▸ **Aim of the exercise**
Copy out all of the material exactly as presented.
<<<<
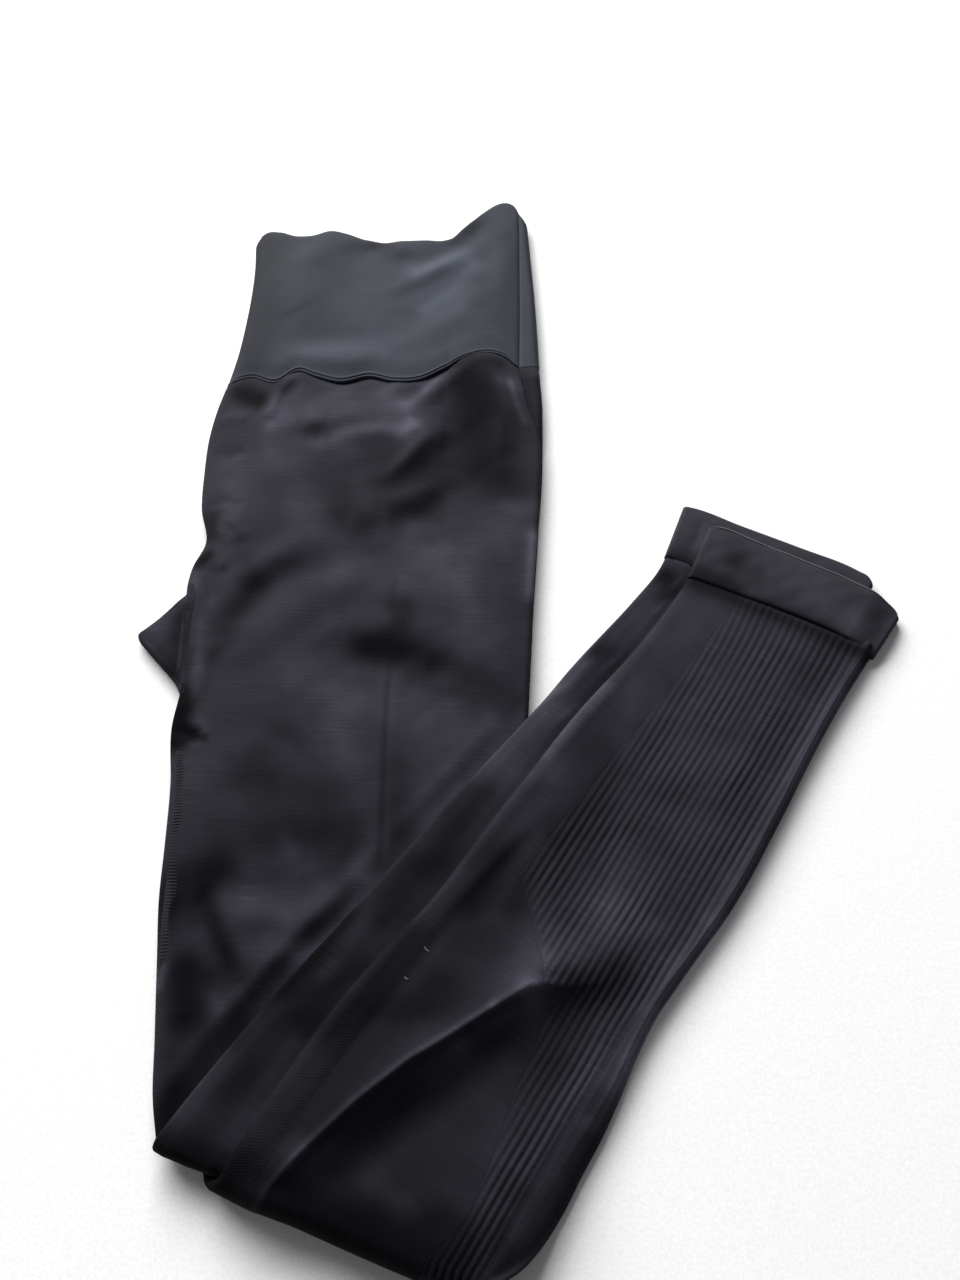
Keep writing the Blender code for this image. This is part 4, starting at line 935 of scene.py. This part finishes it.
def left_top(along, across):
    """Places on the left leg's upper side. Below FOLD_AT they go on round the knee fold."""
    calf = np.maximum(along, FOLD_AT)
    x, y = calf_plan(calf, across)
    z = left_ground(calf, across) + STACK + left_calf_cover(calf, across)
    left, right, shows, inset = THIGH[-1, 0:2], THIGH[-1, 2:4], THIGH[-1, 4], THIGH[-1, 5]
    width = np.linalg.norm(right - left)
    share = (across - CALF[0, LEFT_LOW] - TUBE / 2) / (CALF[0, LEFT_HIGH] - CALF[0, LEFT_LOW] - TUBE)
    under = inset + TUBE / 2 + share * (width + shows - inset - TUBE)
    under_x = left[0] + under / width * (right - left)[0]
    under_y = left[1] + under / width * (right - left)[1]
    radius = z / 2
    angle = np.minimum((FOLD_AT - np.minimum(along, FOLD_AT)) / radius, HALF_TURN)
    half, bulge = (1.0 - np.cos(angle)) / 2, np.sin(angle) * radius
    return np.stack([x + (under_x - x) * half + FOLD_OUTWARD[0] * bulge,
                     y + (under_y - y) * half + FOLD_OUTWARD[1] * bulge, z * (1.0 - half)], axis=-1)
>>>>
▸ **Exercise response**
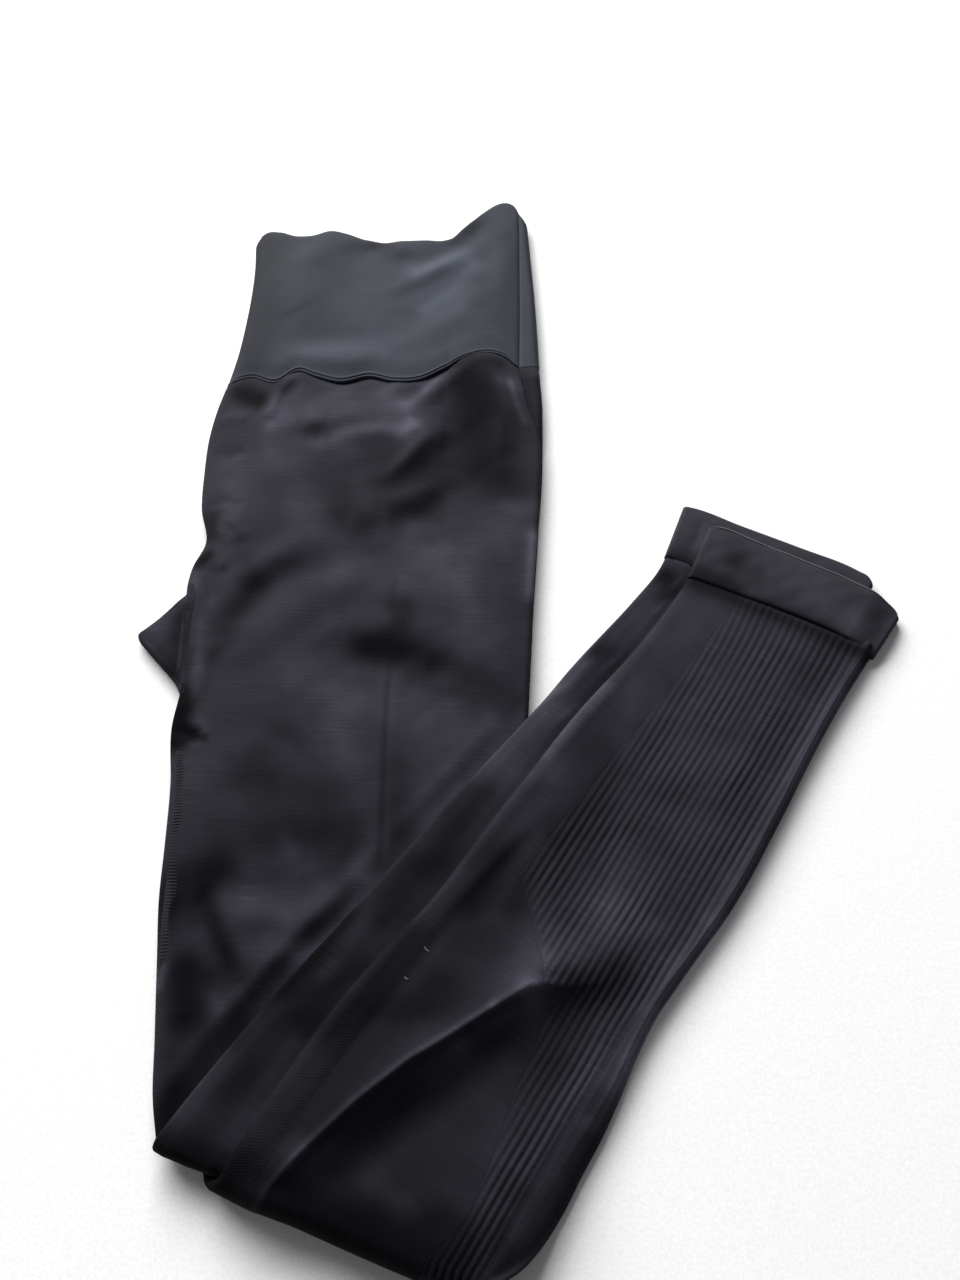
Keep writing the Blender code for this image. This is part 4, starting at line 935 of scene.py. This part finishes it.
def left_top(along, across):
    """Places on the left leg's upper side. Below FOLD_AT they go on round the knee fold."""
    calf = np.maximum(along, FOLD_AT)
    x, y = calf_plan(calf, across)
    z = left_ground(calf, across) + STACK + left_calf_cover(calf, across)
    left, right, shows, inset = THIGH[-1, 0:2], THIGH[-1, 2:4], THIGH[-1, 4], THIGH[-1, 5]
    width = np.linalg.norm(right - left)
    share = (across - CALF[0, LEFT_LOW] - TUBE / 2) / (CALF[0, LEFT_HIGH] - CALF[0, LEFT_LOW] - TUBE)
    under = inset + TUBE / 2 + share * (width + shows - inset - TUBE)
    under_x = left[0] + under / width * (right - left)[0]
    under_y = left[1] + under / width * (right - left)[1]
    radius = z / 2
    angle = np.minimum((FOLD_AT - np.minimum(along, FOLD_AT)) / radius, HALF_TURN)
    half, bulge = (1.0 - np.cos(angle)) / 2, np.sin(angle) * radius
    return np.stack([x + (under_x - x) * half + FOLD_OUTWARD[0] * bulge,
                     y + (under_y - y) * half + FOLD_OUTWARD[1] * bulge, z * (1.0 - half)], axis=-1)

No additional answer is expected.